A man with a message about Jesus that he himself has no intention of taking seriously is something of a hypocrite. A fine man with no gospel to tell is sub-Christian. A fine man with merely moral advice and right values is sub-Christian. A compassionate and generous person with no message about Jesus Christ is sub-Christian. The gospel that raced through Palestine wasn’t just a lot of nice people saying nice things, you understand; it was nice people with a Message about Jesus!

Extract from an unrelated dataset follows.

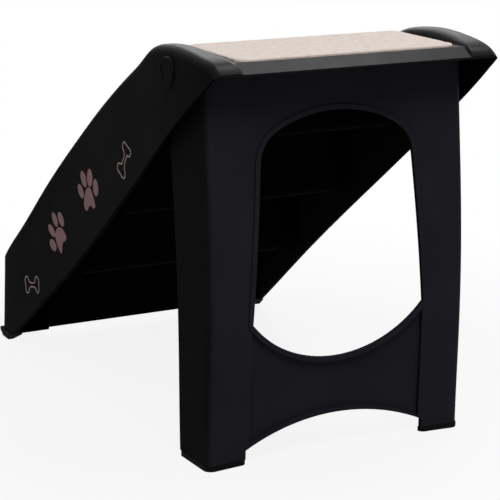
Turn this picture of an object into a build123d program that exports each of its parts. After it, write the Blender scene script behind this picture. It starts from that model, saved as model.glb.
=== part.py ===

The ancient Jewish council members had moral values as real as Peter’s and they could quote the OT texts as well as the Galileans but it was when Peter and John stood up, proclaiming an astonishing Message about the recently crucified but now very much alive Jesus of Nazareth that the fire broke out. There they stood, formerly fear-filled and now defying the Supreme Court of the Israelite people. Two months earlier the apostolic group had scattered to save their lives and now they thanked God for the privilege of suffering for the name of Jesus and telling the distressed jurists (Acts 4:19-20), “We cannot help speaking about what we have seen and heard!”

It’s true there must be objective truth (“out-there-independent-of-me truth”) but the parts of the world affected by the truth about Jesus could make arguments as well as the Christians—arguments are good things in their place and certainly truth is indispensable, whatever the packaging in which it comes. But one day non-believers met up with actual persons in whose lives they saw a moral and spiritual dynamic that turned slave girls and ditch-diggers, farm-hands and tax-collectors, water-vendors and shop-keepers into assured people of integrity and kindness and patience. In those days there were no books to put in the hands of the non-believers so they could study for themselves and come to faith! Where faith triumphed it triumphed because Demetrius or Helen or Jacob, now alive with new life, credited a living Jesus with the change.

Ignatius, almost sprinting his way to Rome to die for Jesus, paints the picture of those days when the OT and NT books were completely ignored and “the games” were the fashion. As an appetiser before the gladiators they had to have Christians for the lions so the organisers of the games would go in search of Christians and as often as not they didn’t have to ferret them out. Twelve year old boys and girls, we’re told, would simply stand up and say “I am a Christian!”

What brought the pagan religions down in ruins? The truth about Jesus, of course; but it was the truth of Jesus embodied in living messengers; fathers, mothers, sons, daughters, friends, slaves, free, Jews, Greeks, Romans, soldiers, sailors and the like.

Look, I know “all things are of God,” particularly where salvation and life is concerned but somewhere in this grand enterprise of his there is a place for the messenger who embodies the Message.

It's an every season business but maybe Christmas is a particularly opportune time to "gospel".